Now, traditional cultures found in the West as well can be seen protesting or demeaning women for demanding issues such equal work for equal pay and their right to choose as a serious issue. However, in Pakistan, India and Afghanistan, women continue to fight to come out of the Dark Ages, let alone their current struggle to equal political and social standing. Shedding just the basic beliefs that a woman has no place in the educational sphere, the workplace and economic standing; no doubt will remain a daunting task for generations to come. However, based on UN models of gender equality, India and Pakistan rank below China in terms of gender equality across the board. In fact, from 2005-2008, India and Pakistan have dropped in their Gender Equality Index, and show very little signs of improving due to newly invigorated religious extremists activities. Moreover, extremist groups have had a recent rise in political popularity due to increased protest and agitation by religious extremist groups, both Muslim and Hindu, and have created an atmosphere of fear and intimidation in order to secure the power among men.
Pakistan’s Declining HDI Ranking
Recently, the Government of Pakistan capitulated to the Taliban allowing Sharia Law to rule over the public sphere in the SWAT region of Pakistan. This will result in Pakistan falling further behind the rest of the world in terms of development issues, and no other demographic will pay a heavier price than woman. Pakistan already ranks 123rd in literacy, 142nd in primary and secondary education and 154th in life expectancy according to the Human Development Index created by the United Nations Development Program (UNDP). Given the reality that Pakistan already is teetering on becoming a failed state, by allowing further persecution and discrimination against women only furthers Pakistan’s complications of generating the necessary intellectual capital necessitated for growth. There are reports that the situation is improving in Pakistan with regards to education for young girls. However, due to the continued capitulation to hardliner demands, at what point will these so-called 'improvements' be internalized by Pakistan as a whole? Furthermore, from young girls to grown women, does Pakistan have enough time to survive for the actualization to take place?
India leads Pakistan in HDI, by a whisker
In India, the reality continues to deteriorate as well in terms of gender equality. According to the same UNDP statistics, India is 115th in literacy, 126th in primary and secondary education employment and 122nd in life expectancy with regards to women. According to a recent UNESCO Report on women in the public sphere, as India continues to attempt to rise from extreme poverty to modernity, women must play a critical role in all aspects of society if economic growth and development are to rise to even second world levels, and out of third world status. Of course, many people will point to Bangalore and Mumbai as examples of modernity and equality, however, these two cities are but a fraction of the reality within India. These types of examples are like comparing New York City to rural parts of Middle America where gender equality pale in comparison to one another. Hopefully, political parties such as the Bharatiya Janata Party will once and for all distance themselves from extremist organizations who are using this form of intimidation against women for political gains in the upcoming elections. It is time the Indian Government realize that creating nuclear weapons and having call centers in Bangalore does not make India a top-tier nation state. With over a billion people, one would hope that 500,000 young people would be able to do this work.

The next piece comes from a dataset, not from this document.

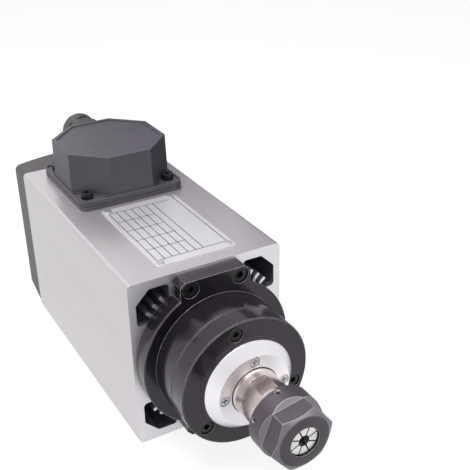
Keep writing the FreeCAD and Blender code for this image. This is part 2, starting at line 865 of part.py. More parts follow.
def front_cap():
    """Clamps the bearing pair; its web closes round the shaft behind the bearing cover."""
    web_rear = cap_front + S.cap_web
    body = turned(
        "front_cap",
        [
            (collar_radius + S.shaft_gap, web_rear),
            (shoulder_radius + 1, web_rear),
            (shoulder_radius + 1, bearing_front),
            (S.front_race_radius - S.seat_gap, bearing_front),
            (S.front_race_radius - S.seat_gap, barrel_front),
            (barrel_radius - S.edge_break, barrel_front),
            (barrel_radius, barrel_front - S.edge_break),
            (barrel_radius, cap_front + S.edge_break),
            (barrel_radius - S.edge_break, cap_front),
            (cover_rim_radius + S.hole_gap, cap_front),
            (cover_rim_radius + S.hole_gap, cap_front + S.cover_seat_depth),
            (collar_radius + S.shaft_gap, cap_front + S.cover_seat_depth),
        ],
    )
    through = circles(cap_screw_centres(), S.middle_thread_radius + S.hole_gap)
    cut(body, "screw_holes", "XZ_Plane", -cap_front, through, S.cap_length)
    sunk = circles(cap_screw_centres(), S.middle_counterbore_radius)
    cut(body, "counterbores", "XZ_Plane", -cap_front, sunk, S.middle_counterbore_depth)
    threads = circles(on_circle(cover_screw_circle, 4), S.cover_thread_radius + S.thread_gap)
    cut(body, "cover_threads", "XZ_Plane", -cap_front, threads, S.cap_length)
    seat = -cap_front - S.middle_counterbore_depth
    socket_screws("cap_screws", "XZ_Plane", seat, cap_screw_centres(), "middle", S.cap_screw_length)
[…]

India and Pakistan share spotlight in gender persecution
There have been widespread reports of schools in Pakistan specifically for girls being burnt down. Woman in India being pulled from coffee shops in Delhi and Mumbai by Hindu Nationalists and beaten for sitting and talking with men. Even on Valentines Day, shopkeepers were threatened for participating. Of course, Valentines Day is a Western fabrication or what we like to refer to as a “Hallmark Holiday.” It took the resolve of a few minority secular groups to finally put an end to the violence being perpetrated by the Hindu Nationalists by making them the target of scorn and ridicule by placing boot polish on the faces of the perpetrators of religious fanaticism. However, the idea that women, let alone girls are ‘impure’ for the sake sharing a nice card or small trinket does fall exactly into line with the same practices of Islamic Extremists found throughout Pakistan, and a typical rallying cry by Hindu political nationalists as an example of why Muslims are the evildoers of the world.

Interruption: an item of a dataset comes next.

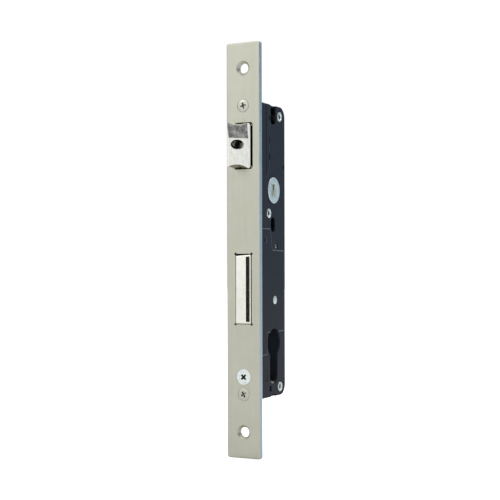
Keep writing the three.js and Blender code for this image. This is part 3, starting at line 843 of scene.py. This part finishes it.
# ---- latch ----
TIP_WIDTH = 1.2
HEEL_Y = -2.2  # where the bevel ends at the cover side
LIP_X = 3.9  # the lip on the cover side, in front of a hollow, starts here
BORE_FLOOR = -1
FACET_START, FACET_TILT = 65.6, math.radians(5)  # the facet's lower end and how far it leans


def latch_frame():
    """The bevel's two ends in plan, its direction, and the direction square to it and outwards."""
    x0, x1 = span("latch_head", "x")
    nose = (x0 + TIP_WIDTH, span("latch_head", "y")[0])
    heel = (x1, HEEL_Y)
    along = Vector((heel[0] - nose[0], heel[1] - nose[1])).normalized()
    return nose, heel, along, Vector((along.y, -along.x))


def latch_scoops():
    """Cutters for the hollow at each end, which fades out below the bevel."""
    z0, z1 = span("latch_head", "z")
    _, heel, along, normal = latch_frame()
    radius, middle_x, fade = 12, -0.9, 0.27  # fade is how far a scoop leans, as a slope
    face = Vector((middle_x, heel[1] - (heel[0] - middle_x) * along.y / along.x))
    cutters = []
    for edge, side, depth in ((z1, 1, 1.75), (z0, -1, 2.0)):
        def leaning(a, b, c, side=side):
            spot = face + along * a + normal * c
            return (spot.x, spot.y, b - side * fade * c)

        profile = [(0, -12), (radius, -12), (radius, 8), (0, 8)]
        cutters.append(lathe(profile, leaning, (0, edge + side * (radius - depth)), 160))
    return cutters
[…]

An example of this can be found in the report that a brother and sister were beaten simply for walking together in the streets of New Delhi. Now, the report stated that they were “suspected” of dating because they were holding hands. However, everyone holds hands in South Asia! When a westerner sees two men holding hands in India, should they suppose those men are homosexuals because in western culture that is what it would symbolize? Of course not, this would be preposterous and succumbing to an ethno-centric point of view. Bottom line is, this type of behavior on display for the world to see has painted India into a position that Hindu Nationalists now can be viewed in the same light as the Taliban.

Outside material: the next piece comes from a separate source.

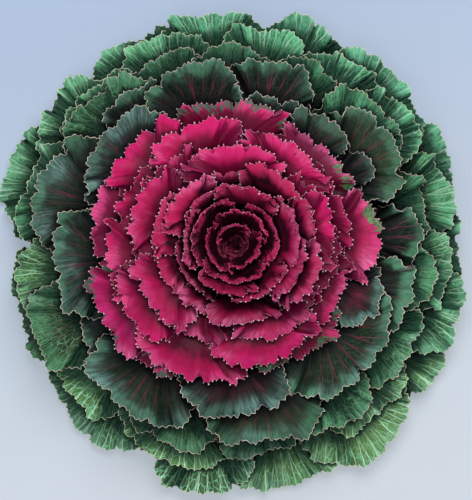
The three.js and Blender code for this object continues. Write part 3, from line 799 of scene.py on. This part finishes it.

Oddly enough, the Kashmiri Separatist Hardliner, Syed Ali Geelani was the voice of reason during much of the violence against women being perpetrated by the Taliban in Pakistan. Mr. Geelani properly pointed out that the only way that Pakistan will grow as a nation is for equality among women in the educational sphere with regards to becoming doctors, teachers and lawyers, and deserve the right to be equal with a man in the work place. Geelani as the voice of reason on gender rights in South Asia? The world has turned on its head for sure.
There is little coincidence that the countries who rank that highest in the HDI Report also have the highest score in terms of gender equality. In fact, women trend to be higher wage earners, better-educated and greater contributors to society in terms of intellectual capital. And yes, they still have children and maintain a healthy functioning household by all traditional, albeit Western, standards. Hopefully, the spotlight shed on both India and Pakistan with regards to gender based violence in recent days will result in greater robust action against the threats and intimidation against a more just and equal society in the region as a whole.